Fig. 3: Experimental protocol for implementing dynamical state preparation and stabilization of the driven-dissipative system.

a Top: schematic representing the rotation of the qubit eigenbasis in the presence of a detuned drive applied to the qubit. Center: representation of pure dephasing in the dressed basis. Bottom: representation of competing decay rates in the dressed qubit basis. By tailoring the coupling of the qubit to the frequency-dependent phonon bath, we are able to control the relative size of γ± as a function of qubit frequency. b Measurement of qubit loss Γq = 1/T1 versus frequency (blue). The red curve is a fit to Eq. (1) showing that the variation in the qubit loss is dictated by conversion into SAW phonons. The green curve is a result of the coupling-of-modes model for the electrical conductance of the SAW resonator with no fit parameters (see Supplementary Note 1). The arrow indicates the frequency at which the bath engineering experiments are performed.

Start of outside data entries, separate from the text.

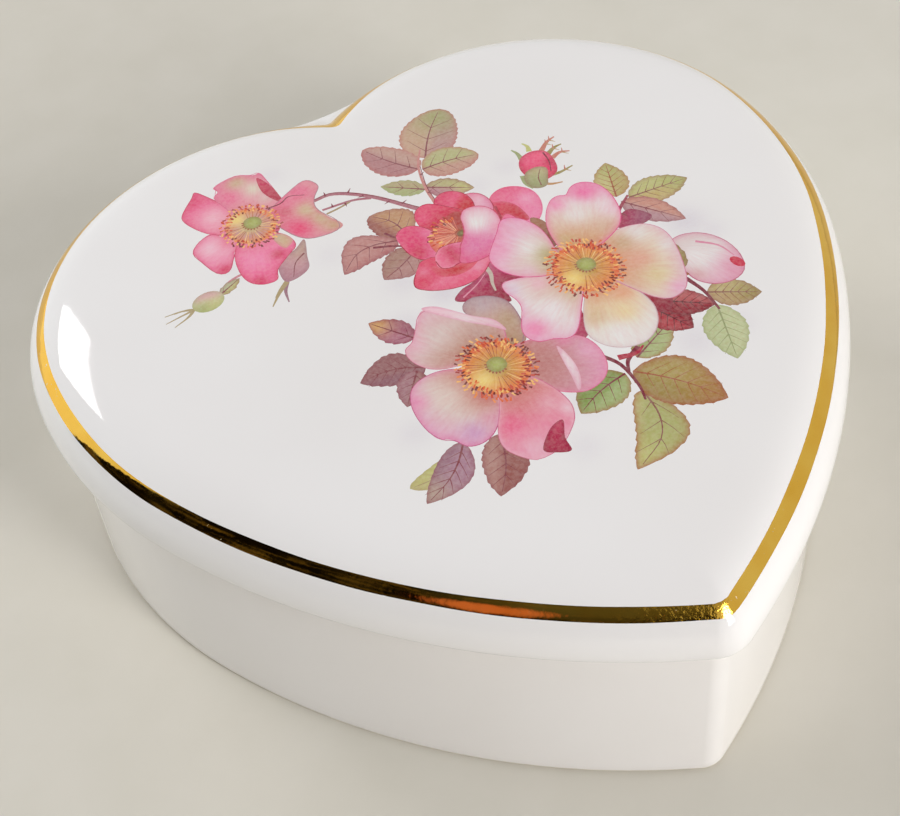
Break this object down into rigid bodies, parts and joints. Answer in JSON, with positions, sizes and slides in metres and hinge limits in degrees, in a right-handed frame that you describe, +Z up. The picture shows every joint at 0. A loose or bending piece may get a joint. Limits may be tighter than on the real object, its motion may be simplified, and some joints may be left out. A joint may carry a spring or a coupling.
{
  "type": "porcelain heart box",
  "caption": "Hollow heart-shaped porcelain box on a low foot ring, with a domed overhanging lid that lifts off a raised inner lip.",
  "frame": {"origin": "centre of the lid's plan, on the surface that the foot ring rests on", "axes": "+Z up; the tip of the heart points along -Y and the notch along +Y; X runs across the two lobes"},
  "size_m": [0.1348, 0.1346, 0.0456],
  "materials": {
    "body_glaze": "glossy white glaze",
    "lid_glaze": "glossy white glaze with a painted rose spray and a gilt line"
  },
  "bodies": {
    "root": {"box": "body_glaze", "lid": "lid_glaze"}
  },
  "joints": []
}
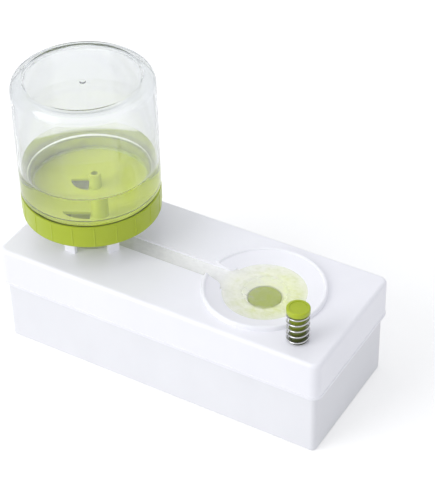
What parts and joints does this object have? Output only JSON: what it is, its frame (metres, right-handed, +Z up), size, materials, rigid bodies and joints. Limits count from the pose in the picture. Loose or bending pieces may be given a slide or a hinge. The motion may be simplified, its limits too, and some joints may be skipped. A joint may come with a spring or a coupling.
{
  "type": "brush washer",
  "caption": "Brush washer: an upturned clear jar feeds a round rinsing dish by a channel; a sprung button lifts the drain plug over the waste tank.",
  "frame": {"origin": "middle of the tank's underside, on the table", "axes": "+X along the box from the jar to the dish and button, +Y to the back, +Z up"},
  "size_m": [0.2179, 0.09, 0.1767],
  "materials": {
    "tank_plastic": "satin white",
    "cover_plastic": "satin white",
    "green_plastic": "glossy lime green",
    "plug_plastic": "satin olive green",
    "lever_plastic": "plain",
    "clear_plastic": "clear, glossy",
    "spring_steel": "bright",
    "pin_steel": "plain",
    "soft_rubber": "matt grey silicone"
  },
  "bodies": {
    "tank": {"waste_tank": "tank_plastic"},
    "cover": {"cover": "cover_plastic", "jar_posts": "cover_plastic", "lever_pin": "pin_steel"},
    "plug": {"drain_plug": "plug_plastic", "plug_seal": "soft_rubber"},
    "lever": {"lever": "lever_plastic"},
    "button": {"button": "green_plastic", "button_clip": "pin_steel", "button_spring": "spring_steel"},
    "jar_lid": {"jar_lid": "green_plastic", "lid_spout": "green_plastic", "lid_gasket": "soft_rubber"},
    "jar": {"jar": "clear_plastic"}
  },
  "joints": [
    {"name": "cover_lift", "type": "slide", "parent": "tank", "child": "cover", "axis": [0, 0, 1], "range_m": [0, 0.08]},
    {"name": "button_press", "type": "slide", "parent": "cover", "child": "button", "axis": [0, 0, -1], "range_m": [0, 0.007], "stiffness_N_per_m": 400, "springref_m": -0.002, "deforming": ["button_spring"]},
    {"name": "lever_turn", "type": "hinge", "parent": "cover", "child": "lever", "pos_m": [0.06777, -0.01388, 0.03869], "axis": [0.6092, 0.793, 0], "range_deg": [0, 17]},
    {"name": "plug_lift", "type": "slide", "parent": "cover", "child": "plug", "axis": [0, 0, 1], "range_m": [0, 0.0067]},
    {"name": "jar_lift", "type": "slide", "parent": "cover", "child": "jar_lid", "axis": [0, 0, 1], "range_m": [0, 0.06]},
    {"name": "jar_unscrew", "type": "hinge", "parent": "jar_lid", "child": "jar", "pos_m": [-0.0678, 0, 0.1], "axis": [0, 0, 1], "range_deg": [0, 450]}
  ],
  "couplings": [
    {"joint": "lever_turn", "follows": "button_press", "rad_per_m": 41.667},
    {"joint": "plug_lift", "follows": "button_press", "ratio": 0.9493}
  ]
}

The black dashed lines are the endpoints of experimentally accessible Mollow triplet sidebands. c Pulse sequence for investigating the coherence of the driven-dissipative quantum acoustics system. d Tomographic reconstruction of qubit state evolution at a resonant Rabi frequency of Ω/(2π) = 8.47 MHz and drive detuning Δ/(2π) = − 10 MHz. Dots represent the experimental data while the dashed lines are solutions to Eq. (2) with the same drive parameters, which correspond to γ+ = 3.4 μs−1 and γ− = 1.3 μs−1. e Measurement of the state purity as a function of time. In the combined presence of phonon loss and drive the purity reaches a value of 0.85 at t = 1 μs, in contrast to a maximally mixed state represented by the dashed line at \({{{{{{{\mathcal{P}}}}}}}}=0.5\). The solid red line is the expected state purity based on Eq. (2).